Quoi qu’il en soit, certains retours de lecteurs nous confortent dans l’idée que l’écrit peut être salutaire, «faire du bien» comme cela est souvent revenu. C’est une première chose, un premier pas, indispensable : briser le consensus, ressentir que l’on n’est pas seul. Car il n’y aurait rien de pire, comme le décrivait Orwell, que d’être opposé mais de l’être seul: «les souffrances d’un enfant inadapté dans un internat sont peut-être le seul équivalent qu’on puisse trouver en Angleterre de l’isolement qu’éprouve un individu dissident dans une société totalitaire »(5). Le parallèle qu’établit Orwell est intéressant, car la contestation sans autre pour nous rejoindre nous fait étrangement régresser à cet état propre aux premières expériences de «solitude fondamentale».
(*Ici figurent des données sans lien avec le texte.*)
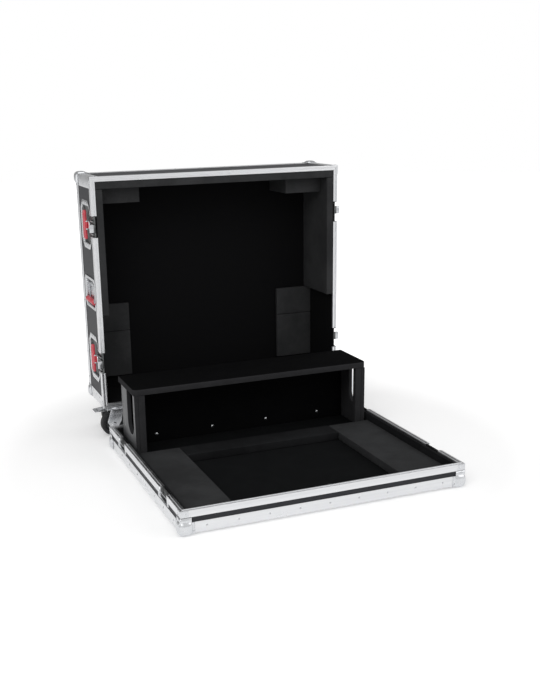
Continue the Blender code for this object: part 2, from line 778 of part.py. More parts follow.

Penser c’est donc relier les uns aux autres, non avec des injonctions politiquement correctes et totalement lénifiantes, mais offrir un contenu qui s’approche le plus possible de la vérité.

Il faudra s’unir, certes. Mais ne soyons pas dupes, avec ceux qui sont «du même côté de la barrière ». Ou ont compris qu’il fallait la franchir…

Alexandre Penasse

Notes et références
  1. Les «libres censeurs» aimerions-nous souvent dire.
  2. Ce qui fait que cette distinction entre l’un et l’autre sert surtout ici le style plus qu’elle exprime un véritable schisme entre les deux «communautés».
  3. Bernard Marchant, administrateur du groupe Rossel, qui édite le Soir, en disait tout autant au sujet de l’annonceur: «l’annonceur vient dans la presse écrite pour la crédibilité de ce support. Je n’ai jamais eu la moindre pression d’un annonceur. Jamais un annonceur n’a menacé de quitter un support. De mon expérience, cela n’existe pas ou plus. Ils n’oseraient pas le faire, ce serait leur réputation qui serait ternie». Ouf!
  4. Cela n’empêche nullement que nous reconnaissions la précarité professionnelle de nombreux journalistes.
  5. T.R. Fyvel, Georges Orwell: A Personal Memoir, Londres, 1982, cité dans «Orwell ou l’horreur de la politique», Simon Leys, Éditions Plon, 1984/2006.